Warten wir also geduldig auf die nächsten Verwahrlosungsfälle, die aufgrund der von höchster Stelle attestierten Unfähigkeit der Verantwortlichen in den Bezirken zwangsläufig geschehen werden.

Anhang:

§ 8a Schutzauftrag bei Kindeswohlgefährdung

(1) Werden dem Jugendamt gewichtige Anhaltspunkte für die Gefährdung des Wohls eines Kindes oder Jugendlichen bekannt, so hat es das Gefährdungsrisiko im Zusammenwirken mehrerer Fachkräfte abzuschätzen. Dabei sind die Personen-sorgeberechtigten sowie das Kind oder der Jugendliche einzubeziehen, soweit hierdurch der wirksame Schutz des Kindes oder des Jugendlichen nicht in Frage gestellt wird. Hält das Jugendamt zur Abwendung der Gefährdung die Gewährung von Hilfen für geeignet und notwendig, so hat es diese den Personensorgeberechtigten oder den Erziehungsberechtigten anzubieten.

(2) In Vereinbarungen mit den Trägern von Einrichtungen und Diensten, die Leistungen nach diesem Buch erbringen, ist sicherzustellen, dass deren Fachkräfte den Schutzauftrag nach Absatz 1 in entsprechender Weise wahrnehmen und bei der Abschätzung des Gefährdungsrisikos eine insoweit erfahrene Fachkraft hinzuziehen. Insbesondere ist die Verpflichtung aufzunehmen, dass die Fachkräfte bei den Personensorgeberechtigten oder den Erziehungsberechtigten auf die Inan-spruchnahme von Hilfen hinwirken, wenn sie diese für erforderlich halten, und das Jugendamt informieren, falls die angenommenen Hilfen nicht ausreichend erscheinen, um die Gefährdung abzuwenden.

(3) Hält das Jugendamt das Tätigwerden des Familiengerichts für erforderlich, so hat es das Gericht anzurufen; dies gilt auch, wenn die Personensorgeberechtigten oder die Erziehungsberechtigten nicht bereit oder in der Lage sind, bei der Abschätzung des Gefährdungsrisikos mitzuwirken. Besteht eine dringende Gefahr und kann die Entscheidung des Gerichts nicht abgewartet werden, so ist das Jugendamt verpflichtet, das Kind oder den Jugendlichen in Obhut zu nehmen.

(4) Soweit zur Abwendung der Gefährdung das Tätigwerden anderer Leistungsträger, der Einrichtungen der Gesundheitshilfe oder der Polizei notwendig ist, hat das Jugendamt auf die Inanspruchnahme durch die Personensorgeberechtigten oder die Erziehungsberechtigten hinzuwirken.
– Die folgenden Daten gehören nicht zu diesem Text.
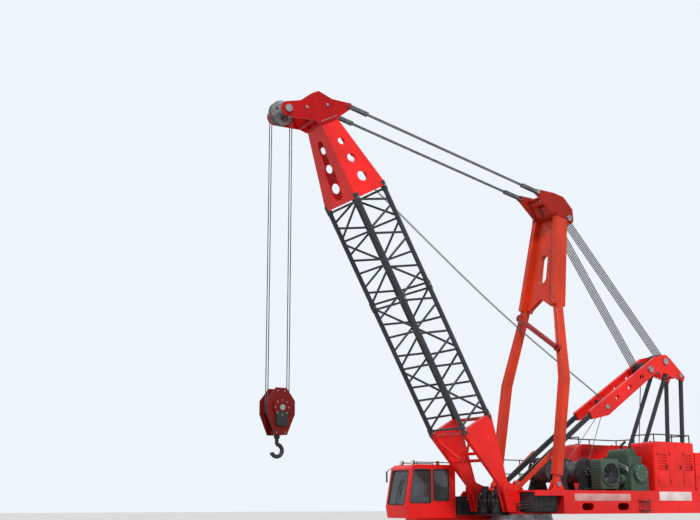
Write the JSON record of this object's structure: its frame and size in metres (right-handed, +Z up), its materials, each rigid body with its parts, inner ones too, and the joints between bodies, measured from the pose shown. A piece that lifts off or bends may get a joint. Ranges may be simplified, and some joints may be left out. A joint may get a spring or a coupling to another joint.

Ist ein sofortiges Tätigwerden erforderlich und wirken die Personensorgeberechtigten oder die Erziehungsberechtigten nicht mit, so schaltet das Jugendamt die anderen zur Abwendung der Gefährdung zuständigen Stellen selbst ein.

§ 72 Mitarbeiter, Fortbildung

(1) Die Träger der öffentlichen Jugendhilfe sollen bei den Jugendämtern und Landesjugendämtern hauptberuflich nur Personen beschäftigen, die sich für die jeweilige Aufgabe nach ihrer Persönlichkeit eignen und eine dieser Aufgabe entsprechende Ausbildung erhalten haben (Fachkräfte) oder aufgrund besonderer Erfahrungen in der sozialen Arbeit in der Lage sind, die Aufgabe zu erfüllen. Soweit die jeweilige Aufgabe dies erfordert, sind mit ihrer Wahrnehmung nur Fachkräfte oder Fachkräfte mit entsprechender Zusatzausbildung zu betrauen. 3Fachkräfte verschiedener Fachrichtungen sollen zusammenwirken, soweit die jeweilige Aufgabe dies erfordert.

(2) Leitende Funktionen des Jugendamts oder des Landesjugendamts sollen in der Regel nur Fachkräften übertragen werden.

(3) Die Träger der öffentlichen Jugendhilfe haben Fortbildung und Praxisberatung der Mitarbeiter des Jugendamts und des Landesjugendamts sicherzustellen.